= Free tenant =

Class of peasant in medieval England

Free tenants, also known as free peasants, were tenant farmer peasants in medieval England who occupied a unique place in the medieval hierarchy. They were characterized by the low rents which they paid to their manorial lord. They were subject to fewer laws and ties than villeins. The term may also refer to the free peasants of the Kingdom of France, part of an ordering of classes with legal privileges who constituted the third estate, a land-owning non-political peasantry, mostly different from other countries with estates.

==Definitions==

One of the major challenges in examining the free peasants of this era is that no one single definition can be attached to them. The disparate nature of manorial holdings and local laws mean the free tenant in Kent, for example, may well bear little resemblance to the Free Tenant in the Danelaw.
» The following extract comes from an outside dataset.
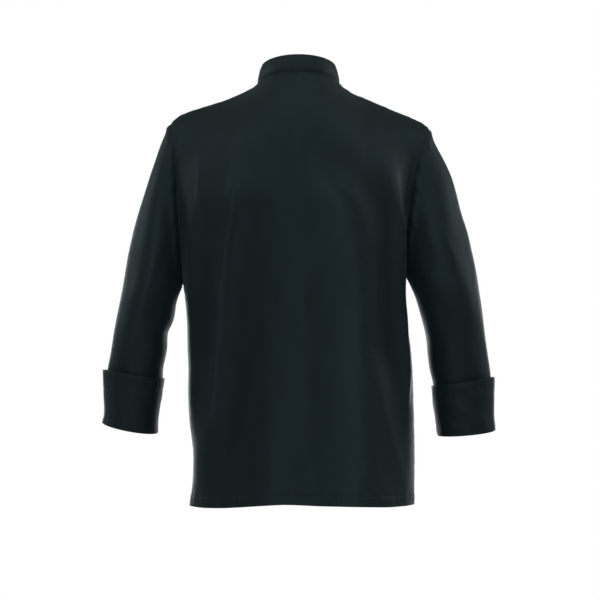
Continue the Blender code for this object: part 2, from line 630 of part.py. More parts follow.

Attempts were made by some contemporary scholars to set out a legal definition of freedom, one of the most notable being the treatise by Ranulf de Glanvill written between 1187 and 1189. This stated that:

He who claims to be free shall produce in court several near blood relatives descended from the same stock as himself, and if they are admitted or proved in court to be free, then the claimant himself will be freed from the yoke of servitude

Another way to identify a freeman in the Middle Ages, was to determine what kind of taxes or laws he had to obey. For example, having to pay merchet, a tax paid upon the marriage of a servile woman, was a key sign of being unfree.

They could get married without permission and they could not be moved between estates against their will.